= Disability in Mexico =

Disability in Mexico affects a substantial minority of the country's population, though estimates of the prevalence vary significantly. According to the 2000 Mexican census, there were 1,795,000 people with disabilities in the country, or 1.8% of the population. A 2017 research paper cites a higher estimate of 6.0%, noting the prevalence was greater at 7.1% among Indigenous peoples of Mexico.

According to the Institute for Health Metrics and Evaluation, the top ten causes of disability in Mexico (by years lived with disability or YLDs) in 2017 were (beginning with the highest): diabetes, headache disorders, lower back pain, neonatal disorders, depressive disorders, blindness and visual impairment, age-related hearing loss, oral disorders, anxiety disorders, and other musculoskeletal disorders. Mexico is a party to the United Nations (UN) Convention on the Rights of Persons with Disabilities, having signed the treaty on 30 March 2007 and ratified it on 17 December 2007.

== History ==
The charity model was predominant during the early modern period but has roots in pre-Hispanic beliefs. Disability in Mexico was often interpreted as divine punishment, misfortune, or the result of supernatural causes such as sorcery. Individuals with disabilities were regarded as unproductive or dangerous and were commonly excluded from social and economic life. Pre-Hispanic records suggest some variation in attitudes, including instances of benign treatment, but also evidence of exclusion.

Institutions such as hospices, orphanages, and hospitals provided care while simultaneously reinforcing exclusion. Eugenic practices, including forced sterilization, and segregation measures like institutionalization, also formed part of this model. Elements of the charity model persist today in stereotypes of pity, non-consensual interventions, and the social exclusion of marginalized groups, especially women, indigenous populations, and people with limited access to education or healthcare.

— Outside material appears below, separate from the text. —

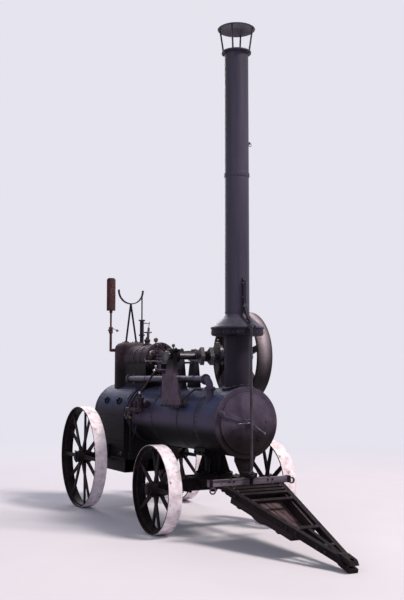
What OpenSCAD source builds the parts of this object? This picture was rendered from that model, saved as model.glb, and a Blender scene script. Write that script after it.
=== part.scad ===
// Portable steam engine on four iron wheels, with a folding chimney and a drawbar.
// Millimetres. +X is the smokebox end, +Y the engine's left side, +Z up.
// The origin is on the ground under the middle of the whole machine.
// Places along X are given from the front axle and moved by axle_x.

/* [Wheels and axles] */
// Distance between the front and rear axles
wheelbase = 2120; // [1900:10:2400]
// Radius of the front wheels
front_wheel_r = 443; // [380:1:480]
// Radius of the rear wheels
rear_wheel_r = 603; // [520:1:660]
// Width of a tyre
tyre_w = 145; // [100:1:170]
// Thickness of a tyre
tyre_t = 16; // [10:1:30]
// Half the distance between the outer faces of the tyres
half_track = 730; // [700:1:780]
// Spokes in a front wheel
front_spokes = 10; // [8:1:14]
// Spokes in a rear wheel
rear_spokes = 12; // [8:1:16]
// Radius of the wheel hubs
hub_r = 78; // [60:1:95]
// Length of the wheel hubs
hub_l = 190; // [150:1:200]
// Radius of the axle journals
journal_r = 30; // [22:1:38]
// Running clearance of a shaft in its hole, on the radius
run_gap = 0.05; // [0.02:0.01:0.09]

/* [Boiler] */
// Height of the boiler's axis
boiler_z = 1123; // [1080:1:1200]
// Radius of the boiler barrel
barrel_r = 332; // [300:1:345]
// Thickness of the lap bands round the barrel
band_t = 5; // [3:1:8]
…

Beginning in the 19th century, the Mexican state's shift toward secular public welfare redefined disability as a medical issue requiring diagnosis, treatment, and rehabilitation—the rehabilitation model. This approach emphasized the correction of individual deficiencies to promote social integration. The polio epidemics of the 1950s further entrenched rehabilitation efforts, particularly for children with motor disabilities. While this model expanded scientific understanding and therapeutic care, it also reinforced paternalistic and deficit-based attitudes. Legal mechanisms, such as interdiction (substitution of legal decision-making for people with certain disabilities), were formalized. The model continues to influence current policies, including the operation of segregated educational systems and the continued use of involuntary institutionalization.

== Demographics ==
According to the 2000 Mexican census, there were 1,795,000 people with disabilities in the country, or 1.8% of the population. However, a 2005 brief by the Mexican government for a World Health Organization summit argued the methodology used for the census was flawed and led to under-reporting. A 2017 research paper cites a higher estimate of 6.0%, noting the prevalence was greater at 7.1% among Mexicans of indigenous background.

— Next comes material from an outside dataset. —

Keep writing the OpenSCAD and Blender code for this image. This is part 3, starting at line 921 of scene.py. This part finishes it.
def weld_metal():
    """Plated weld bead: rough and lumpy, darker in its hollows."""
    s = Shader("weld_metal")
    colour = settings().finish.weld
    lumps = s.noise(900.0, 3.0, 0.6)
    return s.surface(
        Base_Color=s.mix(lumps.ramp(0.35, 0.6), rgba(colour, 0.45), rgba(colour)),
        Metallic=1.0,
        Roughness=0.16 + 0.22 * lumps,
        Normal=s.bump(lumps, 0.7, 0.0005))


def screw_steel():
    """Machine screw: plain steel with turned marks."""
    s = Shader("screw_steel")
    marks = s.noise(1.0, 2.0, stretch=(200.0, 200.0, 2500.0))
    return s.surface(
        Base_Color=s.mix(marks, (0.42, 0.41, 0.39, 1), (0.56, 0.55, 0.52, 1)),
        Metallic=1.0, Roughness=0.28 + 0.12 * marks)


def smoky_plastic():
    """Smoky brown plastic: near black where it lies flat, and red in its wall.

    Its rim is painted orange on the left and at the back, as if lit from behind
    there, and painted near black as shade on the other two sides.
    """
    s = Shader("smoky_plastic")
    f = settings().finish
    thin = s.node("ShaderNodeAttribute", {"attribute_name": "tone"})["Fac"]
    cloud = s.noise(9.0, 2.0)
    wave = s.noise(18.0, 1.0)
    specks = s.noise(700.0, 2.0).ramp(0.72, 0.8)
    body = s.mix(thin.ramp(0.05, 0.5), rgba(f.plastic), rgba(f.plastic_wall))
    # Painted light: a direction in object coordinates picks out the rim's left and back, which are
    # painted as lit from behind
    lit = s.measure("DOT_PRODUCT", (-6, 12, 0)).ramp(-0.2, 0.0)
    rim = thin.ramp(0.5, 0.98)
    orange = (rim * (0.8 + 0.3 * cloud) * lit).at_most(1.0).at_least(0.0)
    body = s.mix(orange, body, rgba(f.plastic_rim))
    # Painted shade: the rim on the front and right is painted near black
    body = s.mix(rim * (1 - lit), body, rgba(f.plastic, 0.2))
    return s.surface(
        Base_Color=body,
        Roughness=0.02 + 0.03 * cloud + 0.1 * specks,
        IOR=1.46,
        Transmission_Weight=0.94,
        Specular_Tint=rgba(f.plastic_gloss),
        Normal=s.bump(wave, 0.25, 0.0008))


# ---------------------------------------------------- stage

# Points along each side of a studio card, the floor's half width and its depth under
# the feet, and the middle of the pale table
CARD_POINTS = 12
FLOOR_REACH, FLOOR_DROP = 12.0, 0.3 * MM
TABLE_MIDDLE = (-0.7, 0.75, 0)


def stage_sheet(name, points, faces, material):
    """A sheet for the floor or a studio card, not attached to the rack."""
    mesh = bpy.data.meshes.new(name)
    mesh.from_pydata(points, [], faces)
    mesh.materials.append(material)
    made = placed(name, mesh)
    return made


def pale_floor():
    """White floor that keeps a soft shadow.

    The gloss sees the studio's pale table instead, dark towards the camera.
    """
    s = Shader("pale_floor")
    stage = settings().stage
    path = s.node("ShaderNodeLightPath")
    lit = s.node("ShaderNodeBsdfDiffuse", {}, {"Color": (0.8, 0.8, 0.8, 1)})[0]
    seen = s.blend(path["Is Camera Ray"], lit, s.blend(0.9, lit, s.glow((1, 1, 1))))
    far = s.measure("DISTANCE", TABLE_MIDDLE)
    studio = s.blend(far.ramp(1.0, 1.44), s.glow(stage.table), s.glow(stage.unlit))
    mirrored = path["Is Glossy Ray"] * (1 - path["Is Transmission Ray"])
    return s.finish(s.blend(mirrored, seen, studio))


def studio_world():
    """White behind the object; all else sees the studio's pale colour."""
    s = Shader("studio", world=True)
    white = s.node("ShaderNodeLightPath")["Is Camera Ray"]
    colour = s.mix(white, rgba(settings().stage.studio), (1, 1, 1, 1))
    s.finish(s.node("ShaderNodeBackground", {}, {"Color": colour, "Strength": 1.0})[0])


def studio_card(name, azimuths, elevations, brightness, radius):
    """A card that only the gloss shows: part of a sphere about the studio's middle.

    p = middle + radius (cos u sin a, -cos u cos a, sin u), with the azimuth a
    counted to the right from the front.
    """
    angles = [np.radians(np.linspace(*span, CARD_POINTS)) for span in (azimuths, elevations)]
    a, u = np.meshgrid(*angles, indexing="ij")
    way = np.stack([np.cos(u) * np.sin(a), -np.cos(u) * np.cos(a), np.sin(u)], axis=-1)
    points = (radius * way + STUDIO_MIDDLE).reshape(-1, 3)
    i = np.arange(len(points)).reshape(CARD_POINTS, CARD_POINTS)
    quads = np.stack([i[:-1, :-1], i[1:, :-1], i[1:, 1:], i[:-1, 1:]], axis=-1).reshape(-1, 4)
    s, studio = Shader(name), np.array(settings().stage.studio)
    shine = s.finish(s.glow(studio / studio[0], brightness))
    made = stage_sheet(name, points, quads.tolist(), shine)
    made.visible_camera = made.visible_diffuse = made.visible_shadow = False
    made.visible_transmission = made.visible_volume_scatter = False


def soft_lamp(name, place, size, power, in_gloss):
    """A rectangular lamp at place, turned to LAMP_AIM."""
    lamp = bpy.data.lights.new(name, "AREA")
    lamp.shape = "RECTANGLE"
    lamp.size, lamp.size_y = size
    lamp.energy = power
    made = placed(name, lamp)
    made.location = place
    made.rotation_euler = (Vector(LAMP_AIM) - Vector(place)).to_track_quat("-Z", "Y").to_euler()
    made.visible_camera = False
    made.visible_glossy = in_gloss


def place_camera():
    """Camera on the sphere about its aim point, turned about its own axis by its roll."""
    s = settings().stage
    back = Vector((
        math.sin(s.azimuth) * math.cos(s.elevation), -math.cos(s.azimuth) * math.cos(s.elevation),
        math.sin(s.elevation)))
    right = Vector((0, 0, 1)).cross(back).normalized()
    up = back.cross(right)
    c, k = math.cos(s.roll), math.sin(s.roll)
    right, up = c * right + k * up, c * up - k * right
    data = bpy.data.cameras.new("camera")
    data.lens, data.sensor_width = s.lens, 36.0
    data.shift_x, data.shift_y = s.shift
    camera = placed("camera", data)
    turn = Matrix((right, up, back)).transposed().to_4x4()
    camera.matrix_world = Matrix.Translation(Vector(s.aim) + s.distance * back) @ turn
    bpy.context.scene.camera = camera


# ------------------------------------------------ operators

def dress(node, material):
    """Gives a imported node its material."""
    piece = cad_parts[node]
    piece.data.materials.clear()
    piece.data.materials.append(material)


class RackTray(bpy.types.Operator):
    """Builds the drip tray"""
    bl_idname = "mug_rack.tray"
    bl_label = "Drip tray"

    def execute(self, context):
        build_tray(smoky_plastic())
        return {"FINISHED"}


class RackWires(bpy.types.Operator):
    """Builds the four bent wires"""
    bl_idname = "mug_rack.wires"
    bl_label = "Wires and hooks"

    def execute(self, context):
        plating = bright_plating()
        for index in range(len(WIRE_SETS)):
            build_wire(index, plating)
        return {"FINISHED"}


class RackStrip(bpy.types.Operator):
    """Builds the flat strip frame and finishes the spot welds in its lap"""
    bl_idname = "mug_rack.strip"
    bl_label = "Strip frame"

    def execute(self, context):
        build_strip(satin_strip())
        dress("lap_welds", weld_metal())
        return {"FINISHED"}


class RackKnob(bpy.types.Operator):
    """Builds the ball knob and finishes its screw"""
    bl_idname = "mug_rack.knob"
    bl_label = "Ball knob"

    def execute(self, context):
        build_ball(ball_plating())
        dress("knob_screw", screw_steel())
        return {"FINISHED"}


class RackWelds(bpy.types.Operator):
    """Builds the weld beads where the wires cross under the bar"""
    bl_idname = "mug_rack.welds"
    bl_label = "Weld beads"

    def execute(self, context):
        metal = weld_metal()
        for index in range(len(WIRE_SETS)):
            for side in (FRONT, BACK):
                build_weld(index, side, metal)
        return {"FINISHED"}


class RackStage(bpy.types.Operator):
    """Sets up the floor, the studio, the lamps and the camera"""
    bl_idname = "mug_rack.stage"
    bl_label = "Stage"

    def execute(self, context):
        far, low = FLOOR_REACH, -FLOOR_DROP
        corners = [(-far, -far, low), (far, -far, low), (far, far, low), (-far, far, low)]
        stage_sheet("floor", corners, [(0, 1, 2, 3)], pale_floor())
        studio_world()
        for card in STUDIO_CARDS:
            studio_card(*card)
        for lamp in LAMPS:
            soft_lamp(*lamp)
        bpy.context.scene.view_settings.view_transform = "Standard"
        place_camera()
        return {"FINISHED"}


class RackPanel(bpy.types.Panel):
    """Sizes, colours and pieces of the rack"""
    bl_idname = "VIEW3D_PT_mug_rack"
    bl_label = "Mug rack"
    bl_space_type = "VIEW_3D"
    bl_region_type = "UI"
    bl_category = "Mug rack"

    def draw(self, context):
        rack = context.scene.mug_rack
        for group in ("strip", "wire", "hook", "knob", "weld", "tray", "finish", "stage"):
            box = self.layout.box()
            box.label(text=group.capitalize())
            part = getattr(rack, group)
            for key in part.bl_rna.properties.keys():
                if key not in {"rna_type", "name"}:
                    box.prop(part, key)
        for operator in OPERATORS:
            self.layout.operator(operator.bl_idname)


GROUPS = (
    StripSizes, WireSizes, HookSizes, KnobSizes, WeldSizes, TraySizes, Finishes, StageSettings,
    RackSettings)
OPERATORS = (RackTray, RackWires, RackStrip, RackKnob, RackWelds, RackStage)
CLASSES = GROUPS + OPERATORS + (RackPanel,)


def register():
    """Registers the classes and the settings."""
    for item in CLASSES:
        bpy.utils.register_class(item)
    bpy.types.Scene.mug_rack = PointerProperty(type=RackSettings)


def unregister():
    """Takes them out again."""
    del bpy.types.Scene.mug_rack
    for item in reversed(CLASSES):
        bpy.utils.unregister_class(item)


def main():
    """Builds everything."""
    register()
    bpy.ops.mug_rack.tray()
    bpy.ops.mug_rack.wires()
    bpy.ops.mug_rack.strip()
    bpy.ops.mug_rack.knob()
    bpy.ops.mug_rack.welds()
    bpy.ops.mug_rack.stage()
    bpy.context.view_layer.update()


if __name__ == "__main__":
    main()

In 2016, 6.13% of the working-age population (18–60 years old) reported having a disability. People with disabilities are less likely to be employed. Only 39.1% of people with disabilities in Mexico over the age of 15 are employed, compared to 64.1% of Mexicans overall. People with disabilities in Mexico tend to be older, have lower educational attainment, and are more likely to reside in rural areas. On average, individuals with disabilities have 9.23 years of schooling, compared to 12.99 years for those without disabilities. They are also less likely to be married and typically live in households with fewer children and higher dependency ratios. Among indigenous populations, the prevalence of disability is notably higher.